Size: 288cm high - 113½ ins high / 9 FEET 5½ INS
(A radio-carbon report dates the post to the late 19th century - early 20th century)
Provenance:
Brought from the Marquesas Islands with three other posts to Tahiti in the 1930’s to form the veranda of the notorious Quinn’s Bar in Papeete. Purchased by Mr John Letham upon closure in 1973 and shipped back to Scotland on the deck of his yacht
Thence by descent
Sold together with a 1950’s postcode showing Quinn’s Bar with the post in situ

cf: Robert and Lisa Sainsbury Collection University of East Anglia (UEA 192) a smaller tiki post figure of similar date and style collected in 1881-2 by H W Eyres ‘during a voyage round the world’

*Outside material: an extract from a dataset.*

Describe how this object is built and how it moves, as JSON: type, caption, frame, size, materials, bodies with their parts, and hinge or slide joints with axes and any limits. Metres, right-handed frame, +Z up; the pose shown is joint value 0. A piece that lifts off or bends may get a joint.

Another weather worn example in the Bernice Pauahi Bishop Museum, Hawai’i
These large human images are the most imposing of all Marquesan wood sculptures and although there must have been many of them in the populous islands, very few sizeable wooden Tiki’s have survived. Most of them were set on the ‘Me’ae’, a communal ritual site, exposed to the elements and often surrounded by mountainous jungle. The best preserved tiki are the house post figures that remained for the most part under cover supporting the fronts of large communal meeting houses. Both at the ‘Me’ae’ and on the front of these structures, the tiki represented the deified ancestors ‘etua’ whose supernatural powers sustained and protected the community. The enlarged head is typical of Polynesian sculpture, but these large tiki have the most persuasive eyes of all Polynesia, even when eroded by time and weather they can still cast a spell that is inescapable.